Noch minutenlang herrschte völlige Stille. Ergriffen blickten die Männer auf das schlanke junge Mädchen, dessen Prophezeiung neue Hoffnung in ihnen geweckt hatte. Aber sie wußten auch, daß sie sich an diese Hoffnung nicht klammern durften.
„Es ist wahr“, flüsterte Old Donegal Daniel O’Flynn. „Araua kennt die Wahrheit.“ Keiner der anderen sah ihn in diesem Augenblick spöttisch an, wenn er auch vielleicht der einzige war, der fest und unerschütterlich an die übersinnlichen Fähigkeiten des Mädchens glaubte, das die Tochter des Seewolfs war.
Jean Ribault war es, der die Aufmerksamkeit schließlich wieder auf das Vordringliche lenkte.
„Wir können trotz allem die Hände nicht in den Schoß legen“, sagte er heiser. „Ich wiederhole: Der entscheidende Punkt ist, daß die Spanier bei Grand Turk vor Anker liegen. Wir sollten als nächstes erörtern, was wir unternehmen wollen. Bevor wir das tun, so meine ich, sollten wir aber die neuen Mitglieder willkommen heißen.“
Beifall wurde laut.
Jean Ribault nickte Don Juan aufmunternd zu.

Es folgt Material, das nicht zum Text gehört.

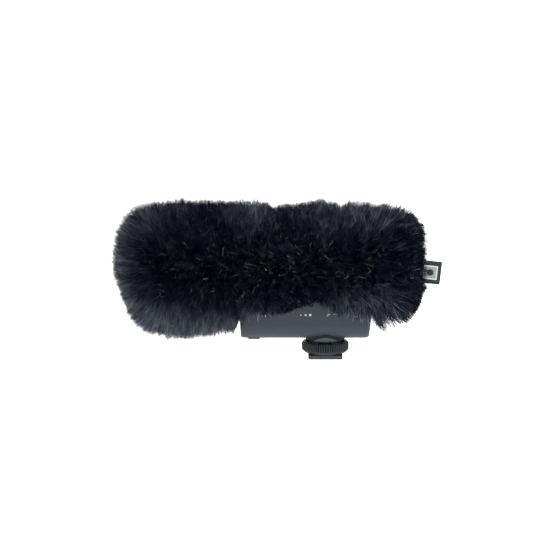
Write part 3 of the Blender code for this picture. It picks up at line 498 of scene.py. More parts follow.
def allowed(p, looseness, swell):
    """Whether points are inside the pile's outline and clear of the microphone's path."""
    x, y, z = p[..., 0], p[..., 1], p[..., 2] - AXIS
    r = np.hypot(y, z)
    share = z / np.maximum(r, 1e-6)
    at = np.clip(x, NOSE_START, 40)
    at = at + (x - at) / swell
    middle = np.interp(at, *OUTLINE_SIDE.T, left=0, right=0)
    upper = np.interp(at, *OUTLINE_TOP.T, left=0, right=0)
    lower = np.interp(at, *OUTLINE_LOW.T, left=0, right=0)
    end = np.where(share > 0, upper, lower)
    ok = r < (middle + (end - middle) * np.abs(share) ** 1.6) * swell
    seen = p[..., 2] * math.cos(VIEW_TILT) - np.abs(y) * math.sin(VIEW_TILT)
    edge = np.interp(x, *LOWER_EDGE.T) - looseness
    behind = x > SLIT_START
    ok &= ~behind | (seen > edge)
    slot = (np.abs(y) < SLOT_HALF) & (p[..., 2] < SLOT_TOP) & (x > SLOT_FROM)
    door = (y > 0) & (p[..., 2] < DOOR_TOP) & (x > DOOR_X[0]) & (x < DOOR_X[1])
    return ok & ~slot & ~door


def hashed(number, gain=43758.5453):
    """A repeatable value from 0 to 1 for each number."""
    return np.modf(np.abs(np.sin(number) * gain))[0]


# Two factors for each value of a cell: its place in u and in w, then its random numbers.
CELL_FACTORS = ((12.99, 78.23), (39.35, 11.13), (73.16, 52.24), (9.15, 27.61), (21.7, 94.67),
                (57.3, 33.9))


def cells(u, w, size, seed):
    """The clump each root belongs to: its own u and w, and four random numbers."""
    a = u / size
    b = w / size
    best = np.full(len(u), 1e9)
    cu, cw = u.copy(), w.copy()
    chance = np.zeros((len(u), 4))
    for di in (-1, 0, 1):
        for dj in (-1, 0, 1):
            i = np.floor(a) + di
            j = np.floor(b) + dj
            values = [hashed(i * m + j * n + seed) for m, n in CELL_FACTORS]
            pu, pw = i + values[0], j + values[1]
            gap = (pu - a) ** 2 + (pw - b) ** 2
            near = gap < best
            best = np.where(near, gap, best)
            cu = np.where(near, pu * size, cu)
            cw = np.where(near, pw * size, cw)
            chance = np.where(near[:, None], np.stack(values[2:], 1), chance)
    return np.clip(cu, 0.01, U[-1] - 0.01), cw, chance


def grow(root, direction, bend, longest, looseness, swell=None):
    """How far each strand reaches along its bent path before it leaves the allowed space."""
    steps = 56
    t = np.linspace(0.03, 1, steps)[None, :] * longest[:, None]
    curve = t ** 2 / (2 * longest[:, None])
    path = root[:, None] + direction[:, None] * t[..., None] + bend[:, None] * curve[..., None]
    swell = np.ones(len(root)) if swell is None else swell
    ok = allowed(path, looseness[:, None], swell[:, None])
    out = np.where(ok.all(1), steps, np.argmin(ok, 1))
    return longest * out / steps


def strand_points(root, direction, bend, longest, reach, shares=(0, 0.4, 0.75, 1.0)):
    """Four points along each bent strand, at the given shares of its reach."""
    runs = [reach * share for share in shares]
    return np.stack([root + direction * t[:, None] + bend * (t ** 2 / (2 * longest))[:, None]
                     for t in runs], 1)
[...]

Der hochgewachsene Spanier lächelte und forderte seine Männer auf, gemeinsam mit ihm vorzutreten. Nacheinander stellte er Ramón Vigil und die Decksleute der Schebecke vor. Zum Schluß schilderte er mit knappen Worten seine eigene Geschichte und begründete seinen Entschluß, auf die Seite des Mannes überzuwechseln, den er eigentlich hatte jagen und zur Strecke bringen sollen.